627 This inability, or refusal, to furnish water when required by the terms of the contract is a failure of the consideration upon which the notes were executed.

But it is contended by respondent that to avail itself of this defense the defendant should have rescinded the contract; that defendant alleges a discovery of the fraudulent representations which induced the contract as early as November, 1893, but continued to make demands for water for two or three years thereafter with no attempt at rescission; that in order to rescind, the defendant must restore everything of value it has received; that though it has received no water (which was the real subject of the contract) it has not abandoned or surrendered the contract or given notice that it makes no claim under it.

If the plaintiff, the Russ Lumber and Mill Company, received the notes in the usual course of business, in good faith, without notice and for value, a notice of rescission to the irrigation company, the payee of the notes, given after the transfer, could not affect the indorsee; nor could the indorsee in such case be affected by a subsequent breach of the contract by the indorser; but if the indorsee did not so acquire the notes it must then stand in the shoes of the payee and be subject to any defenses available against the payee.

But it does not follow, as contended by respondent, that because a technical rescission has not been made, and cannot be made in this action, to which the irrigation company is not a party, that the defendant cannot avail itself of the defense of failure or want of consideration.

Practically, there is no difference in the effect upon the contract between the successful defense of a plea of want or total failure of consideration, and the successful termination of an action to rescind it. In either case, the contract is rendered incapable of enforcement, the judgment being a bar to any future action, so far at least as parties to the action, or those concluded by it, are concerned. Where the failure of consideration is total, as where nothing of value has been received by the defendant under it and the plaintiff cannot perform it, no notice of rescission is required, but the defendant may plead want or failure of consideration.

52 Respondent cites Clyne v. Benicia Water Co., 100 Cal. 310; but the facts of that case clearly distinguish it from this.

In this case, the water agreed to be delivered was the subject of the contract. The defendant had bought it and paid for it by the execution of its promissory notes. The contract, called a water right certificate, was the evidence of the sale of the water, the water so purchased to be delivered in future years, the beginning of such delivery to be upon defendant's demand. Such demand was made and not complied with. The defendant therefore received nothing under the contract. But it is said that the certificate has not been surrendered or canceled or the irrigation company released therefrom, or any offer made to release. it. This certificate gives the defendant no interest in the property of the irrigation company. It is not stock in a corporation.
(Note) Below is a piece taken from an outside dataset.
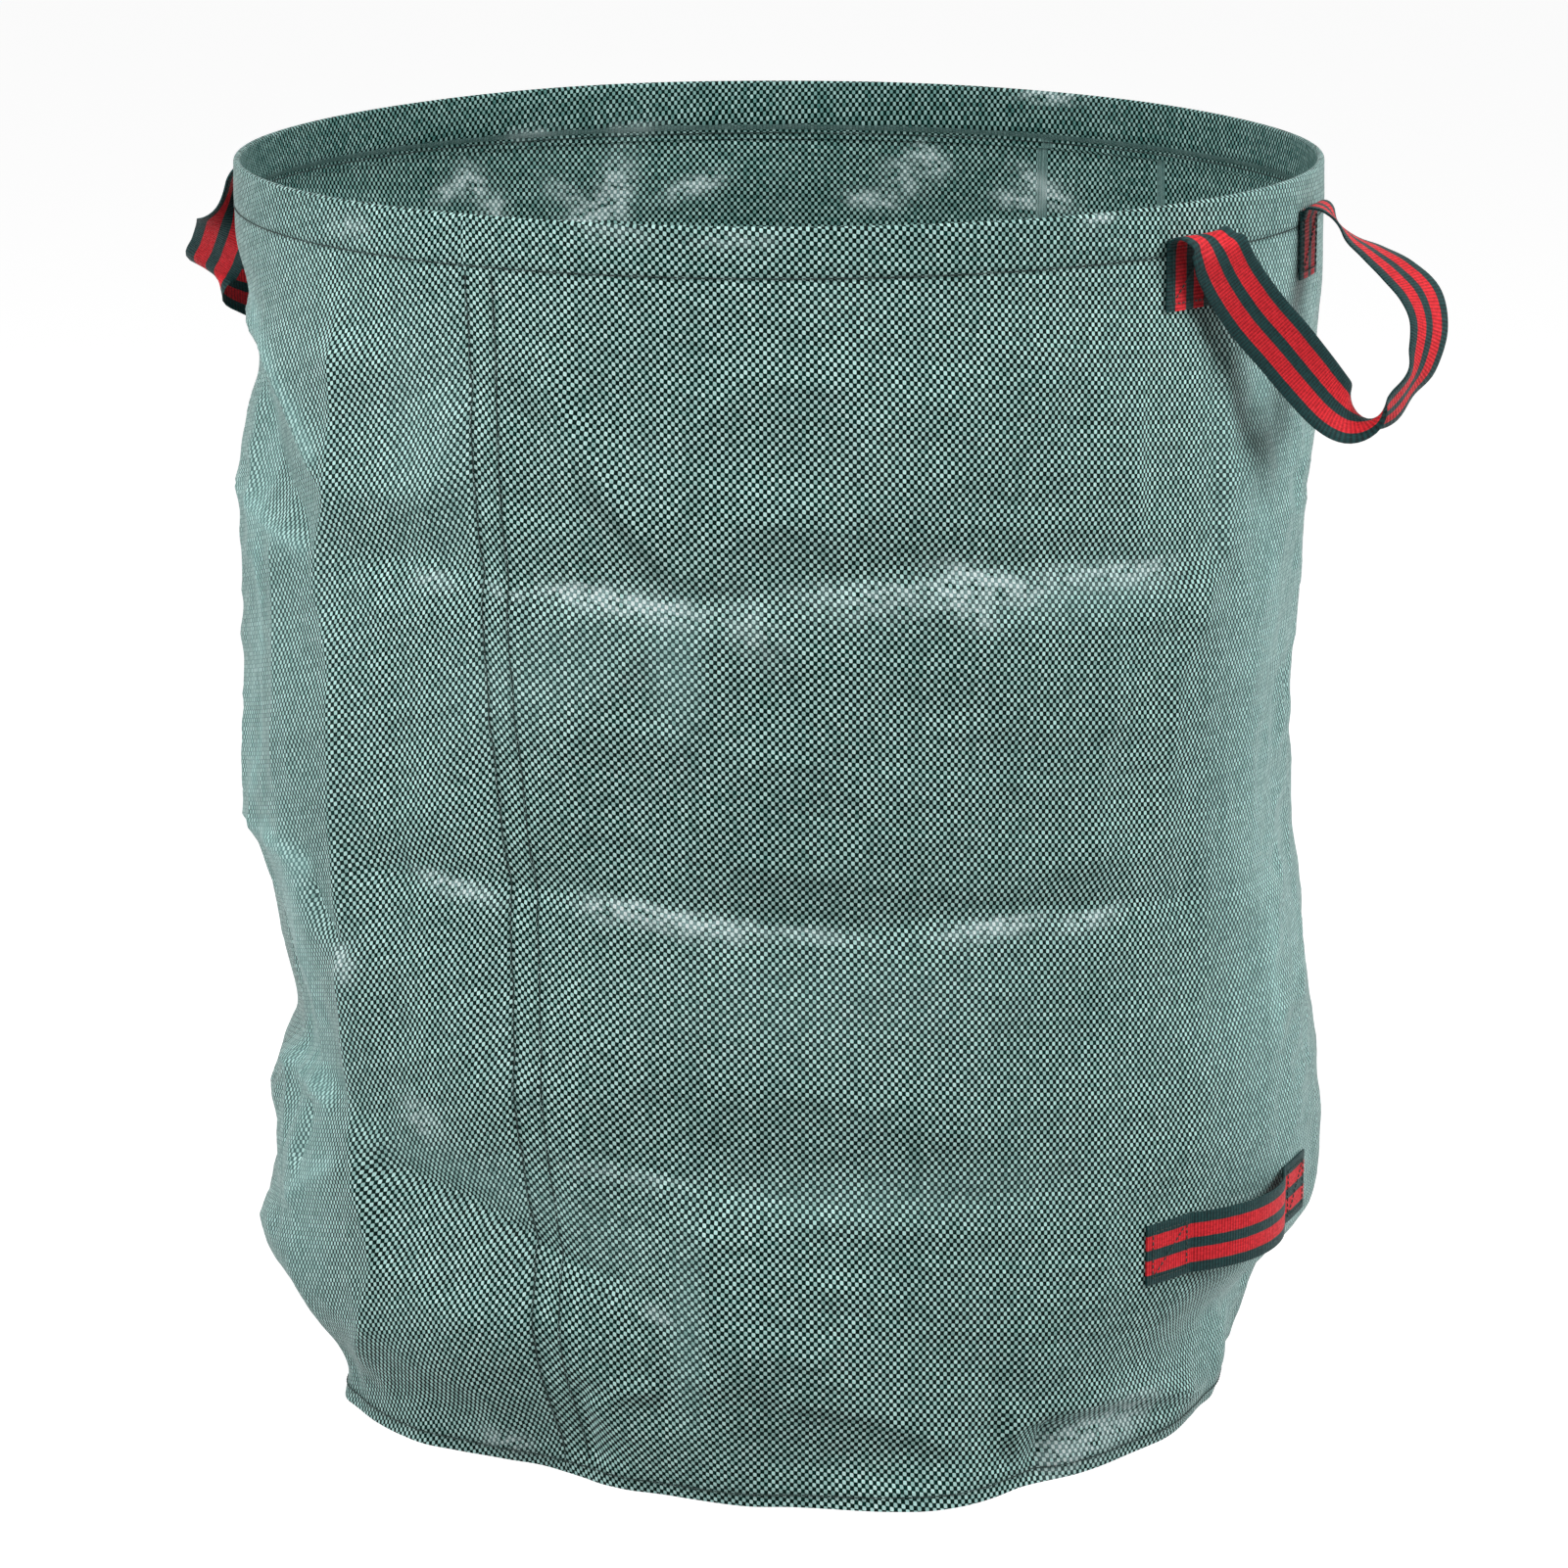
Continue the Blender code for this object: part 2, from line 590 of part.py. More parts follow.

Whilst the water called for by it is for the use and benefit of certain lands of the defendant, it expressly provides that it is not appurtenant to any land. It further provides that it can be transferred only by its surrender, properly indorsed, and the issuance of a new certificate. Not only so, but the answer alleges that it was held by the irrigation company as collateral security for the payment of the notes, that it was pinned thereto and passed to the plaintiff with the notes. The object in requiring a party rescinding a contract to restore to the other party everything of value he has received under it is that the party to whom the restoration should be made shall not be put to an action to recover it. In this case the plea of a total failure of the consideration of the notes, if it succeeds, leaves the certificate in the hands of the irrigation company or of the plaintiff, discharged of all duty or liability to furnish water under it, and nothing more could be accomplished by its surrender if it were now in defendant's possession, or by a judgment of rescission if the defendant had brought an action for that purpose.

It is, of course, conceded that if the plaintiff acquired the notes for a valuable consideration and without notice or knowledge of any fact that would impeach them in the hands of the payee, the plaintiff would be entitled to recover, and that the defendant in such case might have a remedy against the irrigation 529 company upon its guaranty or for breach of the contract, and therefore the authorities cited by respondent upon these points need not be noticed.

It is contended by respondent that it does not appear that the irrigation company has at any time been without assets so that its promise was without value, or that its obligations may not be ultimately fulfilled and that it may have assets out of which its

debts may be paid or payment enforced, and therefore concludes that the failure to fulfill the contract was only partial, and that a partial failure without rescission would not be a defense.

It may be true that the irrigation company, though insolvent, has assets out of which damages for a failure to perform its contract might be collected in whole or in part, but its contract was to deliver water, not to pay money; and if it delivered no water, and had none to deliver, and were sued for damages, it would in all probability be sued for a total failure to perform its contract.

But a failure of consideration, either total or partial, may be pleaded as a defense to an action upon a promissory note, either wholly or pro tanto: See Drew v. Towle, 27 N. H. 424; 59 Am. Dec. 380, and numerous authorities there cited: 2 Am. & Eng. Ency. of Law, 369, and notes; Tillotson v. Grapes, 4 N. H. 444.

It is further contended by respondent that "the representations were respecting future acts only," and that such representations "do not, in contemplation of law, amount to a fraud," and could be neither false nor true when made.

But counsel in this contention confuse and fail to distinguish between "promises" and "representations." A mere promise to perform an act in the future is not, in a legal sense, a representation, nor does a failure to perform such promise convert it into a false representation; but if the promise is accompanied with statements of existing facts which show the ability of the promisor to perform his promise, and without which the promise would not be accepted or acted upon, such statements are denominated representations, and if falsely made are grounds of avoiding the 530 contract, though the thing promised to be done lies wholly in the future.

Here the defendant alleges that the irrigation company represented that it had the water which it agreed to furnish, and that it was prosperous financially. A sufficient water supply to enable it to fulfill its contracts was a representation of a material existing fact, and its prosperous financial condition not less so, since its ability to retain possession and control of its water plant gave assurance of its permanent ability to fulfill its contracts; the materiality and importance of which is shown by the further allegation that it had become insolvent, and its property had passed out of its control and into the hands of a receiver. But while a mere promise is not a "representation," a promise made with the intention of not performing it constitutes a fraud for which a contract may be rescinded or avoided.